Of course, in this situation, one could vote for local politicians of a different stamp next time round, but none of us seriously thinks that remotely equates to the exertion of customer choice. Miss Rooney acted in this way because, like many of us, she had grown used to thinking of the recipients of her cheques, whether it was John Lewis, a telephone company, the BBC and its sinister agents, or Derby City Council as supplying a service or goods in return. Just how limited and inaccurate an idea this is was immediately made clear to her.

If an inhabitant of Derby can, it seems, get value for money by refusing to pay up and getting into the newspapers - the council seems at last to be doing something about Hartington Street - he certainly can't expect to get anything in return for the ordinary act of payment. You just hand over your money and watch it disappear into the vast wet maw of local government. But the more people come to think of themselves as customers, the less they are going to put up with it.

Why Charles deserves more money

Treating us like perfect idiots, the Prince of Wales's office has informed us that he only costs us 3.5p per head each year. It took me five minutes with a calculator to translate this into a figure I could understand, that of £2.1m a year from public funds. It hardly seems worth the collecting, particularly since the Duchy of Cornwall's income is about seven times that.

Though I don't say the Prince of Wales is worth every penny, I do think there's no point in having a Prince of Wales who has to live meanly.

And, since he's not a private gentleman, it's right that the state make a gesture of public investment in him. £2.1m in the context of public expenditure is just that, the slightest of gestures. If we want to save the money, then we should get rid of them altogether. If we want to hang on to them, then we have to do the whole business with some degree of public magnificence.
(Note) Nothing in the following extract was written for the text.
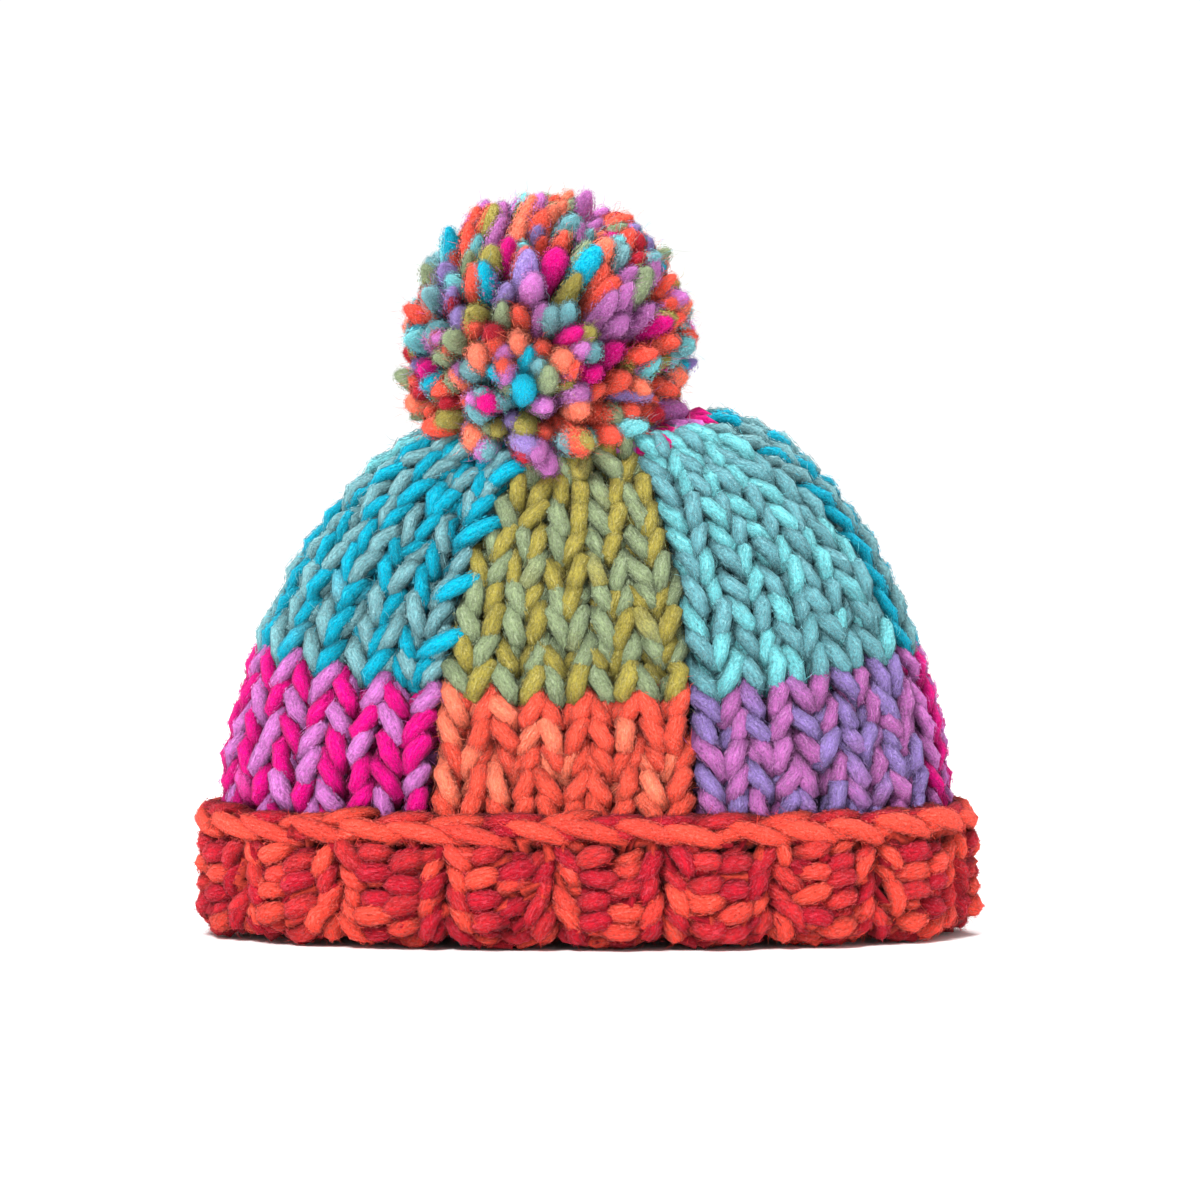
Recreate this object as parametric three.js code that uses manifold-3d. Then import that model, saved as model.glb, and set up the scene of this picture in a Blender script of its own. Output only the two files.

* It's over between me and Big Brother. The other day, after passing an absurd "challenge", a teenage boy was rewarded by the producers with bottles of champagne, after which he moved on to cider. The ensuing vomiting was copious, repeated, and broadcast lovingly, as if it were just a random unfortunate occurrence, like rain. I don't want to be priggish about this, but it's not all that admirable to reward young participants in a game show with more alcohol than they can cope with, and show the repulsive and inevitable conclusion for general entertainment. The programme has never been noted for dignity, and you wouldn't watch it if it were. Here, it was simply the naked manipulation to get a particular result that seemed so ugly, and the worrying reflection that, after all, Endemol surely has some duty of care towards its caged creatures.